Recorded information:

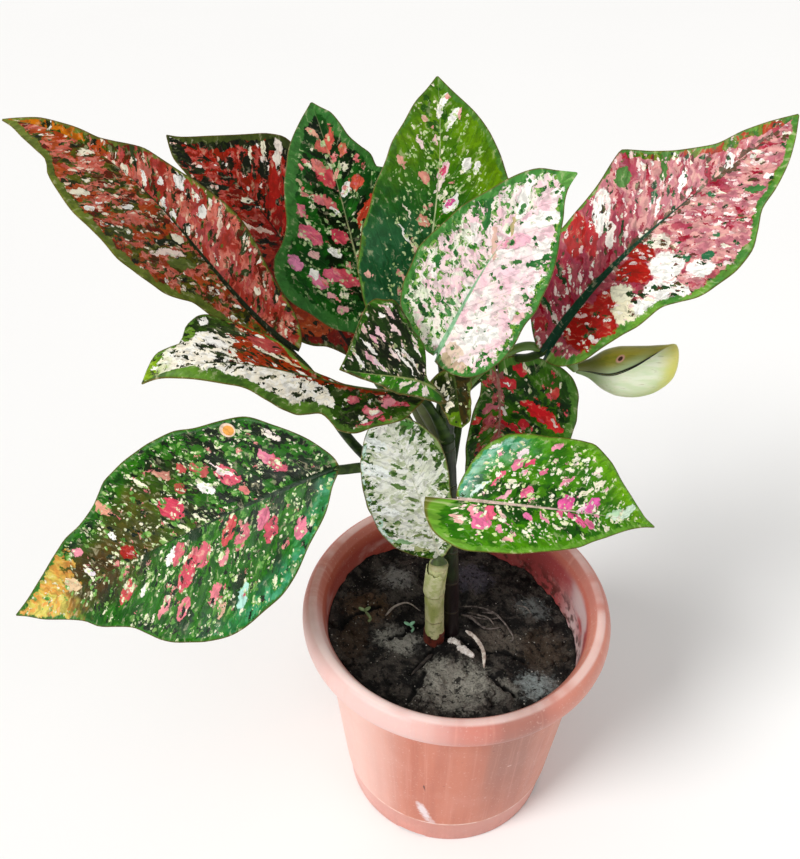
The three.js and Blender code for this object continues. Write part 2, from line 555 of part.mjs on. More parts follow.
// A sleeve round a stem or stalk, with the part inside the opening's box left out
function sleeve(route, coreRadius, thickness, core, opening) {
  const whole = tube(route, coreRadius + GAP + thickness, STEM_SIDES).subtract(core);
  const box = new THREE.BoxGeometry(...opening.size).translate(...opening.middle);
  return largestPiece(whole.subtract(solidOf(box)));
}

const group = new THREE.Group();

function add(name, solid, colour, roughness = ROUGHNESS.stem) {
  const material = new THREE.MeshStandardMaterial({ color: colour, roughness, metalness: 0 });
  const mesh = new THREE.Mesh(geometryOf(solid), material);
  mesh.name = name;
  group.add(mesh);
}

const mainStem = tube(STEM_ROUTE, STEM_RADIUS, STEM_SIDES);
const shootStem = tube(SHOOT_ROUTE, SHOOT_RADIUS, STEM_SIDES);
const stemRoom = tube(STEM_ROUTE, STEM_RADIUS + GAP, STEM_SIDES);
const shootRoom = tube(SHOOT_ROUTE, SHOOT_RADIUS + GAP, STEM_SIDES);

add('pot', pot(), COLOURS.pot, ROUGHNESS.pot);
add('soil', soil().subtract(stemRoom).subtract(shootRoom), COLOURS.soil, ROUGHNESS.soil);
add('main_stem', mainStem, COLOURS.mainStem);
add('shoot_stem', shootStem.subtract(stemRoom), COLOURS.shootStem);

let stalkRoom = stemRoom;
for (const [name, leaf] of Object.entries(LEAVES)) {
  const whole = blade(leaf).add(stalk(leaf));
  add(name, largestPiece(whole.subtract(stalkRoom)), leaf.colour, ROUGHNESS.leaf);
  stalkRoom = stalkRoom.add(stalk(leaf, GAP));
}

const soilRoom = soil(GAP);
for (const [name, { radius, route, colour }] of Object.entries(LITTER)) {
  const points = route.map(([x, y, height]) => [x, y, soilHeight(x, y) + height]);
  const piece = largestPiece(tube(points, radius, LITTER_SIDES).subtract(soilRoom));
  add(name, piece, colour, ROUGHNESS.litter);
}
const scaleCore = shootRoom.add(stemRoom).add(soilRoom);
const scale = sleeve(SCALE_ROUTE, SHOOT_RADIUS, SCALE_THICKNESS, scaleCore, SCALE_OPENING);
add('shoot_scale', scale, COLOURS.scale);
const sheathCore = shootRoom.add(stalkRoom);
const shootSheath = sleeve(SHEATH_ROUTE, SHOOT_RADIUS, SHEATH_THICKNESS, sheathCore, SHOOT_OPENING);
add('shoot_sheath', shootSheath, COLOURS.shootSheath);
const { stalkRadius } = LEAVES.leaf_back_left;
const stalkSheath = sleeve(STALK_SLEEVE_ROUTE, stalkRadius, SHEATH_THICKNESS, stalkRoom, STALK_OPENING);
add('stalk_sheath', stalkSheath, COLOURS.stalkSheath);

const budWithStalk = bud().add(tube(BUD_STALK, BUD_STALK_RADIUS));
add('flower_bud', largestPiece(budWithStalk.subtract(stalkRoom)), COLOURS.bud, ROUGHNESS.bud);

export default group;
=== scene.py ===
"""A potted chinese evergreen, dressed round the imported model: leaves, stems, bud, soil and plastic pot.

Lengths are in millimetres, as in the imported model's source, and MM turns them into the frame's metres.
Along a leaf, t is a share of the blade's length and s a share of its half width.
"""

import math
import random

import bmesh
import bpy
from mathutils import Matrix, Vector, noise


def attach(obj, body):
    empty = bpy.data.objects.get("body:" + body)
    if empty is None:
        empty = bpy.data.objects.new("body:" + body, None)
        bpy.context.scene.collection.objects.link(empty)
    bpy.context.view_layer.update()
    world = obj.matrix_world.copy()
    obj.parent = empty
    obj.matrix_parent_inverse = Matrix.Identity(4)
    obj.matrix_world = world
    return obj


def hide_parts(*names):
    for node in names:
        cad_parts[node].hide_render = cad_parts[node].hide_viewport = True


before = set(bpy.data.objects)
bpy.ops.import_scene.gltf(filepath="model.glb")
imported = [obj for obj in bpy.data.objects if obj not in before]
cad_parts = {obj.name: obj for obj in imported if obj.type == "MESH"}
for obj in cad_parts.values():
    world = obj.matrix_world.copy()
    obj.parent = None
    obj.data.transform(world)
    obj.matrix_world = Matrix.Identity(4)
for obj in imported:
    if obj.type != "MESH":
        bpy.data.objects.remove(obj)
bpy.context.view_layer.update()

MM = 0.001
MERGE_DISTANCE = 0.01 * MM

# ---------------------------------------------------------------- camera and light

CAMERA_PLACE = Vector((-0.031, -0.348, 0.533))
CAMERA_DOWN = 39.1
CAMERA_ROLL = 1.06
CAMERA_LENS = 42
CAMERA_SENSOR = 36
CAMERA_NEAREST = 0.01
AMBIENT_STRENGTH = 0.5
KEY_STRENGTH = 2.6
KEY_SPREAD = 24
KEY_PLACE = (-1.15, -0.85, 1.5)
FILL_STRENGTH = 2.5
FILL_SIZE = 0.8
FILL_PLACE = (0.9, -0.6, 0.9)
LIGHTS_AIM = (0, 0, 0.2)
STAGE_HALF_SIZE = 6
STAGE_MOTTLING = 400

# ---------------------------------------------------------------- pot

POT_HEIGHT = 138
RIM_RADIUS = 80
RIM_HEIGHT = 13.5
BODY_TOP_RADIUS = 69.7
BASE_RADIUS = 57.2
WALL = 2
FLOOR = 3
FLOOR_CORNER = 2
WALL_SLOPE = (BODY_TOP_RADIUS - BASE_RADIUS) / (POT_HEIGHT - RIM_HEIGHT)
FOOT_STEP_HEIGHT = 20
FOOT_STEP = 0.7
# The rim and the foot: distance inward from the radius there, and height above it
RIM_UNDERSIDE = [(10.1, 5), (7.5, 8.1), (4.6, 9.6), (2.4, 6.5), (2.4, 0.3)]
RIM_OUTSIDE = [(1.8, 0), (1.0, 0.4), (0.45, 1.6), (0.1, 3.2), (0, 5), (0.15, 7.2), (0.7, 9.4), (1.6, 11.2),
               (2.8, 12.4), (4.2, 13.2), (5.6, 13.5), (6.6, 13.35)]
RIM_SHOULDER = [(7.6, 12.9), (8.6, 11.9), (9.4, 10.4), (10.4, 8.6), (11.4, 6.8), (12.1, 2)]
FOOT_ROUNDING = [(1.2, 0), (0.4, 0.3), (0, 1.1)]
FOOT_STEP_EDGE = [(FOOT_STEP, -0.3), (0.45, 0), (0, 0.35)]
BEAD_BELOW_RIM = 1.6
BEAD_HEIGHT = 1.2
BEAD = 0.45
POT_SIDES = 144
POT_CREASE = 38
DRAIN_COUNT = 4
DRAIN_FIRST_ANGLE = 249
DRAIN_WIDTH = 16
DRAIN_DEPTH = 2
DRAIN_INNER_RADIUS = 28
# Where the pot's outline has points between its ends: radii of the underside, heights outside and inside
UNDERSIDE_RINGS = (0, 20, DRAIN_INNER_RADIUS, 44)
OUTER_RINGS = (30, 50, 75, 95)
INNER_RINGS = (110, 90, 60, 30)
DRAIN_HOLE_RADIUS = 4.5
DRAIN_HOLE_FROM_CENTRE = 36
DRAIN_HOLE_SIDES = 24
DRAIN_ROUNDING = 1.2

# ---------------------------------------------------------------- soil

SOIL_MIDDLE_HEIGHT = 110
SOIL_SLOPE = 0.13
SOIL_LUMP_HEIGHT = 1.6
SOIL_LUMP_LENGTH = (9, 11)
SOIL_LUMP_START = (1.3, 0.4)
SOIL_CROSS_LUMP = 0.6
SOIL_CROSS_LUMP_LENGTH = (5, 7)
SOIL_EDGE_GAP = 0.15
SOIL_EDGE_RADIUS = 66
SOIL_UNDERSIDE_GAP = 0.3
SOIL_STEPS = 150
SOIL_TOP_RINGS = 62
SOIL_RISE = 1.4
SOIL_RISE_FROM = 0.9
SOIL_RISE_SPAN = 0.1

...

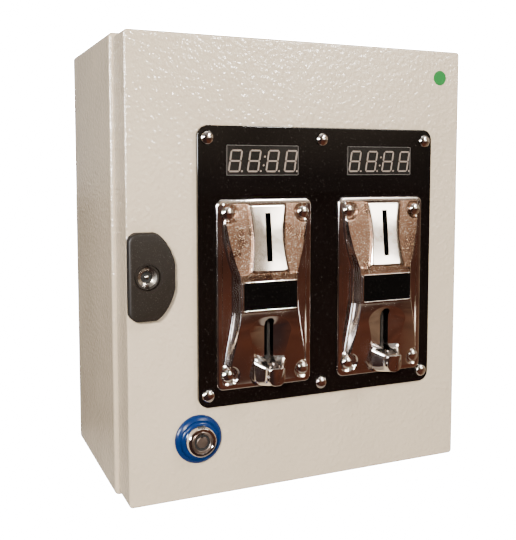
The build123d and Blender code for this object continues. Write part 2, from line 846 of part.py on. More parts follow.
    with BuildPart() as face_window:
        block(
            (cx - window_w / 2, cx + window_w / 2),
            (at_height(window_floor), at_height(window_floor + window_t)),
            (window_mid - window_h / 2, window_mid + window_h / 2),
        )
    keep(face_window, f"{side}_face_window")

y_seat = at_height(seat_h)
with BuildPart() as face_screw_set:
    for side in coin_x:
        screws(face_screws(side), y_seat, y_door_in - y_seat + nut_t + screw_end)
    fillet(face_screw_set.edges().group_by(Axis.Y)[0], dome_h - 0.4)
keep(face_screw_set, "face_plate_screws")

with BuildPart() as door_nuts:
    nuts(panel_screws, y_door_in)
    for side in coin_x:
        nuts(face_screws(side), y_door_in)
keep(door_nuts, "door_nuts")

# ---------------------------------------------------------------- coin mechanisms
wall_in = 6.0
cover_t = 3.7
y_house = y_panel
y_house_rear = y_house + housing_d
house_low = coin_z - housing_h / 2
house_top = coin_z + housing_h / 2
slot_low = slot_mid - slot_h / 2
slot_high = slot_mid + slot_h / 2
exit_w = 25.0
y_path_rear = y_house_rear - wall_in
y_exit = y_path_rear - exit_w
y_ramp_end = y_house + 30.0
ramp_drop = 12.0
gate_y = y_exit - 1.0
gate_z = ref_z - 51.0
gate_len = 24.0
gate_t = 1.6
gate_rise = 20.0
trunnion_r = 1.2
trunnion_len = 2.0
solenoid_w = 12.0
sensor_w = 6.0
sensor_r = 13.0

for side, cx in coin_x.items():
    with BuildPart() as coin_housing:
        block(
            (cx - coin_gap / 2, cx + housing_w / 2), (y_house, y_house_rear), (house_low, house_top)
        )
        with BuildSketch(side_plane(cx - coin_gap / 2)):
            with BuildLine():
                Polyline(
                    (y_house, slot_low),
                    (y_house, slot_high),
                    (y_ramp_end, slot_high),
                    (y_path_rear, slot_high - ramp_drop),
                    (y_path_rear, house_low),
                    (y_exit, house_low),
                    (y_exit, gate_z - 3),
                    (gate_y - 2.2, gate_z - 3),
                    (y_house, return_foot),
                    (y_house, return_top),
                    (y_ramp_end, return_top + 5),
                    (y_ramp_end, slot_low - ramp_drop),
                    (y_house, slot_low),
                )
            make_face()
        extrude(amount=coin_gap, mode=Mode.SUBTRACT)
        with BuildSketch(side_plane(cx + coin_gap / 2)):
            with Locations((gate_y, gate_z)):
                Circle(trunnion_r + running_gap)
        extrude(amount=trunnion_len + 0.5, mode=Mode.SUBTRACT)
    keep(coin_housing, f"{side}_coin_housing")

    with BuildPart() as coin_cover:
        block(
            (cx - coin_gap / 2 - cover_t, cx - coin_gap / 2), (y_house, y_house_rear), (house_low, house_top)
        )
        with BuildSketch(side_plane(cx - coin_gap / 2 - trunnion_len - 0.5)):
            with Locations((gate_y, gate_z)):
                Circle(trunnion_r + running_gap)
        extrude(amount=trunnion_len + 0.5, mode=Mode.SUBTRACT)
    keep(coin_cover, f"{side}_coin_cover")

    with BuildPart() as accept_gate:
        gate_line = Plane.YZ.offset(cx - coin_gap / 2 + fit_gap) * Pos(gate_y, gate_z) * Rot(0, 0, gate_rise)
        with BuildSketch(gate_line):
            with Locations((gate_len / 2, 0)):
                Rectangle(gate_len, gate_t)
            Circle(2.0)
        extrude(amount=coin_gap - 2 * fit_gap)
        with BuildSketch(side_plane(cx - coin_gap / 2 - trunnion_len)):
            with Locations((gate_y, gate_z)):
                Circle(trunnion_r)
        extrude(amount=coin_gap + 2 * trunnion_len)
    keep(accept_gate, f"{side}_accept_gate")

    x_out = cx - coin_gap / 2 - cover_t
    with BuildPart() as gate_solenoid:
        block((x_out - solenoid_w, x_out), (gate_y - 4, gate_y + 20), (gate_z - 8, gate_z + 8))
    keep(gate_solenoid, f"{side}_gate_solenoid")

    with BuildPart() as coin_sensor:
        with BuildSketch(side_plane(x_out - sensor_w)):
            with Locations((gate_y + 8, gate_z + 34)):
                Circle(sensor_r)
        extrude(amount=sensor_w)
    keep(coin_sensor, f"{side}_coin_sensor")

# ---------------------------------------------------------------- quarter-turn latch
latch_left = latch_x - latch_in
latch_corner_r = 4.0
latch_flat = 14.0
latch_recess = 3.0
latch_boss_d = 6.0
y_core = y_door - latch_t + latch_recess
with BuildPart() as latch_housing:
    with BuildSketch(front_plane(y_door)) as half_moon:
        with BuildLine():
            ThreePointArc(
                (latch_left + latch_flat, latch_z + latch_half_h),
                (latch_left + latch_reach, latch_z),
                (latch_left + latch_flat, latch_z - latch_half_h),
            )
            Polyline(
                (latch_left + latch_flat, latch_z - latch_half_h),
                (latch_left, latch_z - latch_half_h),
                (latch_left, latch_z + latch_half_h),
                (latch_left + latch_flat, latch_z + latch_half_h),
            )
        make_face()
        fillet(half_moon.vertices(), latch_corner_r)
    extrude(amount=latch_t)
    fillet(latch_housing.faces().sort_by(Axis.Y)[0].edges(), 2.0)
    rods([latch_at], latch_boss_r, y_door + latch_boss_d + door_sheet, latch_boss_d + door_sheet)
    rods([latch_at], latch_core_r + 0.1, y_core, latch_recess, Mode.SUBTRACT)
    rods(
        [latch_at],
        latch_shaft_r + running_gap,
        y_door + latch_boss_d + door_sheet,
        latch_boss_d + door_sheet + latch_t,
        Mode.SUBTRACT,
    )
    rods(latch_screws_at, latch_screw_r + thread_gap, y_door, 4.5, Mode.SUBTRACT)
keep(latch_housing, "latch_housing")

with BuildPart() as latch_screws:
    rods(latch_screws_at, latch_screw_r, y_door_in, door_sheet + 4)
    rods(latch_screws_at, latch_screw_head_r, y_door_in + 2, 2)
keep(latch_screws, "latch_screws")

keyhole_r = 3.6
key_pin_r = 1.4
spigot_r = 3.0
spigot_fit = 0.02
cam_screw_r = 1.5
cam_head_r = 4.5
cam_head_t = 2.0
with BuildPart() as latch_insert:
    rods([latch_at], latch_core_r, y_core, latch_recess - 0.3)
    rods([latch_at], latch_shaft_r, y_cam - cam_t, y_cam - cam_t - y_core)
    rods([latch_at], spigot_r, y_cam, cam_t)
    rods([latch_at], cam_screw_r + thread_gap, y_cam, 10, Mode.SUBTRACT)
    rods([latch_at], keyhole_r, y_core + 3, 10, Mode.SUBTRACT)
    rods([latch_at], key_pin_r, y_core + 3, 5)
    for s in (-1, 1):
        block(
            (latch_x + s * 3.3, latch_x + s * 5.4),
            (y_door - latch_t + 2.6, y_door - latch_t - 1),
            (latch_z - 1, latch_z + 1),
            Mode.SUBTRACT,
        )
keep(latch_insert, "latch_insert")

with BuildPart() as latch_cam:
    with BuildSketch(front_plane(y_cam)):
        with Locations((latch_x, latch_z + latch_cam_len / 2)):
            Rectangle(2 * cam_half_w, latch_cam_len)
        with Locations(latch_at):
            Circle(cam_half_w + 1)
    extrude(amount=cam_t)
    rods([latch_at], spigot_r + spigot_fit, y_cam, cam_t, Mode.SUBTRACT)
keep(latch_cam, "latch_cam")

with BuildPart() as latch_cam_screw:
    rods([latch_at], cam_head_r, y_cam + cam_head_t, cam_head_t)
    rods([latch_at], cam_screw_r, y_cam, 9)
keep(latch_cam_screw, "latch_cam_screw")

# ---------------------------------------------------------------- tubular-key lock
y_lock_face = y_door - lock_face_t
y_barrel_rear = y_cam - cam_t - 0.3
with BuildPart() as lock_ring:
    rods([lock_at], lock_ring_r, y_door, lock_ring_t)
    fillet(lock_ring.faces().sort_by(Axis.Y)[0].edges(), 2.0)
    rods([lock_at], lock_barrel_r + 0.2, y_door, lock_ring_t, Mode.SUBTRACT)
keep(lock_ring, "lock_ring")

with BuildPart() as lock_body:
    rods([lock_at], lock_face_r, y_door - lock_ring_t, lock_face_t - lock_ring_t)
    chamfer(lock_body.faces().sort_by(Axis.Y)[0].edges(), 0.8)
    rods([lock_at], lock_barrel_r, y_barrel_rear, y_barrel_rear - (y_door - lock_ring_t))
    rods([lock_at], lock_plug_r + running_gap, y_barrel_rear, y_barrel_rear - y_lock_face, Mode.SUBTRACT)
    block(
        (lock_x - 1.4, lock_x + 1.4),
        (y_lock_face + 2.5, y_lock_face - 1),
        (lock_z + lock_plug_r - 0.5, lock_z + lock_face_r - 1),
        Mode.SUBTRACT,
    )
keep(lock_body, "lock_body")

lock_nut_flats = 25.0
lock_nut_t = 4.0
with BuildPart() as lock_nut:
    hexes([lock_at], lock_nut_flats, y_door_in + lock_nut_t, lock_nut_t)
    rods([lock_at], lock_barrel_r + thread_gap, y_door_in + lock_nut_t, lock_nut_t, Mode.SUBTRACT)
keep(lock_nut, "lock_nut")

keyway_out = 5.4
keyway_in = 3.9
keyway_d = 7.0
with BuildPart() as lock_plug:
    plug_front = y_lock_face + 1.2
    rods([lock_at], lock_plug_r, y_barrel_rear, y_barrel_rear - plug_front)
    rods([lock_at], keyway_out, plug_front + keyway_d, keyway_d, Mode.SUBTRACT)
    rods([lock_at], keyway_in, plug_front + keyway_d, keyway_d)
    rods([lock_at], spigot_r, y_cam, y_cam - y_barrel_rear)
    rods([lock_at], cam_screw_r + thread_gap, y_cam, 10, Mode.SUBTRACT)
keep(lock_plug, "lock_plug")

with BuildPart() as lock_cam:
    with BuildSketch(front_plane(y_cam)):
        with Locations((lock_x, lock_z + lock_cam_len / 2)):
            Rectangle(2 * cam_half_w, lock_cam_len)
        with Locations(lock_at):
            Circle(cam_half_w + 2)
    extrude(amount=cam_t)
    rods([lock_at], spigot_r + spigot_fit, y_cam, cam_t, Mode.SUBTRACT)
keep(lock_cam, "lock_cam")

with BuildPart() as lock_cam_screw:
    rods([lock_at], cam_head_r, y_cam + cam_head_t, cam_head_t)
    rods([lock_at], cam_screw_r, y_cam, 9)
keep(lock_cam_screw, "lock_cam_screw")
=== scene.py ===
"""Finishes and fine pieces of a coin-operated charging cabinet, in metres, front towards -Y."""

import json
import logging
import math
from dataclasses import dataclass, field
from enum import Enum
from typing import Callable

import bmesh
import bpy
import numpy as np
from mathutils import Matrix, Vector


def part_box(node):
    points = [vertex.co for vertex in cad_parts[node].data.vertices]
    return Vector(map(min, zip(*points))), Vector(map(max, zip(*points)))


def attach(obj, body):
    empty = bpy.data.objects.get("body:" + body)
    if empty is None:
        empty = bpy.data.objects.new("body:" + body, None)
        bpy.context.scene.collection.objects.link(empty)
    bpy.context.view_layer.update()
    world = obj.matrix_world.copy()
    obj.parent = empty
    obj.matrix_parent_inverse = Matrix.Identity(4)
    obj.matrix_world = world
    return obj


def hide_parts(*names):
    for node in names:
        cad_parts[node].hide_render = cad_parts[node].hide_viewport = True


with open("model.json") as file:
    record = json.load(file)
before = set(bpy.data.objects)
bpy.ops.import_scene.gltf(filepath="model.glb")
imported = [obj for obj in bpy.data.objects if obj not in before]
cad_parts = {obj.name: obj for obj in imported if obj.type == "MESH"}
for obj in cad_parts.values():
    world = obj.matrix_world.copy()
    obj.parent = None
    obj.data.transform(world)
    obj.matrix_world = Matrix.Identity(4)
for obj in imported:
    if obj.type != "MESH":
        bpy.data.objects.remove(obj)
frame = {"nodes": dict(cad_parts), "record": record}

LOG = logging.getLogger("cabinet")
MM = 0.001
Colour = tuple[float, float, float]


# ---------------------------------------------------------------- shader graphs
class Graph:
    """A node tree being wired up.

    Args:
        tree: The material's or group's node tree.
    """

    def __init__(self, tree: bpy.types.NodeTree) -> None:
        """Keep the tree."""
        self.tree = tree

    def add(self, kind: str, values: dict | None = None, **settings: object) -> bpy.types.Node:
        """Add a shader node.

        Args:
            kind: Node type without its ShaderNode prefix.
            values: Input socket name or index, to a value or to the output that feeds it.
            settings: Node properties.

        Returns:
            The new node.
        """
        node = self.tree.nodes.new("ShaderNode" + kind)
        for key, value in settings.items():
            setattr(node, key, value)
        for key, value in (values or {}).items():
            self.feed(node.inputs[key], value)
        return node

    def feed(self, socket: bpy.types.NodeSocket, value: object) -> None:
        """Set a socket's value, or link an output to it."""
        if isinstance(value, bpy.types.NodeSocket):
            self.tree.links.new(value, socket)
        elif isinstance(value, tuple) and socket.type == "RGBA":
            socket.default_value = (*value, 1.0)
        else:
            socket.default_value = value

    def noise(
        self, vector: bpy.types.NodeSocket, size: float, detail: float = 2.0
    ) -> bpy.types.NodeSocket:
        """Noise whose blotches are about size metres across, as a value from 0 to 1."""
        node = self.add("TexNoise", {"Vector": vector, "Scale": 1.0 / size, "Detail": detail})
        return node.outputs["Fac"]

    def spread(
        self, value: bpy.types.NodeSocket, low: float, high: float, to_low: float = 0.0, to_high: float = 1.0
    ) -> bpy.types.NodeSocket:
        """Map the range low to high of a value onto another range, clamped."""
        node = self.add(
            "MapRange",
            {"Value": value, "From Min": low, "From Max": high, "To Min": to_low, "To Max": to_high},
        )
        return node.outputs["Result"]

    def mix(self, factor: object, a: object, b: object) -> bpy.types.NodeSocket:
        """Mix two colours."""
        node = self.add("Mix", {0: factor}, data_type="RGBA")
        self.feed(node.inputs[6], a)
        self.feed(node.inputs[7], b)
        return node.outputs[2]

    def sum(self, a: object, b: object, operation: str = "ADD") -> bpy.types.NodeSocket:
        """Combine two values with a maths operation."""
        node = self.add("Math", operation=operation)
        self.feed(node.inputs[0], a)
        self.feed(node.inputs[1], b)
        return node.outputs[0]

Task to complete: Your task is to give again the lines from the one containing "budWithStalk = bud().add(tube(BUD_STALK, BUD_STALK_RADIUS));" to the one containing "camera and light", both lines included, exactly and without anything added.

Response:
const budWithStalk = bud().add(tube(BUD_STALK, BUD_STALK_RADIUS));
add('flower_bud', largestPiece(budWithStalk.subtract(stalkRoom)), COLOURS.bud, ROUGHNESS.bud);

export default group;
=== scene.py ===
"""A potted chinese evergreen, dressed round the imported model: leaves, stems, bud, soil and plastic pot.

Lengths are in millimetres, as in the imported model's source, and MM turns them into the frame's metres.
Along a leaf, t is a share of the blade's length and s a share of its half width.
"""

import math
import random

import bmesh
import bpy
from mathutils import Matrix, Vector, noise


def attach(obj, body):
    empty = bpy.data.objects.get("body:" + body)
    if empty is None:
        empty = bpy.data.objects.new("body:" + body, None)
        bpy.context.scene.collection.objects.link(empty)
    bpy.context.view_layer.update()
    world = obj.matrix_world.copy()
    obj.parent = empty
    obj.matrix_parent_inverse = Matrix.Identity(4)
    obj.matrix_world = world
    return obj


def hide_parts(*names):
    for node in names:
        cad_parts[node].hide_render = cad_parts[node].hide_viewport = True


before = set(bpy.data.objects)
bpy.ops.import_scene.gltf(filepath="model.glb")
imported = [obj for obj in bpy.data.objects if obj not in before]
cad_parts = {obj.name: obj for obj in imported if obj.type == "MESH"}
for obj in cad_parts.values():
    world = obj.matrix_world.copy()
    obj.parent = None
    obj.data.transform(world)
    obj.matrix_world = Matrix.Identity(4)
for obj in imported:
    if obj.type != "MESH":
        bpy.data.objects.remove(obj)
bpy.context.view_layer.update()

MM = 0.001
MERGE_DISTANCE = 0.01 * MM

# ---------------------------------------------------------------- camera and light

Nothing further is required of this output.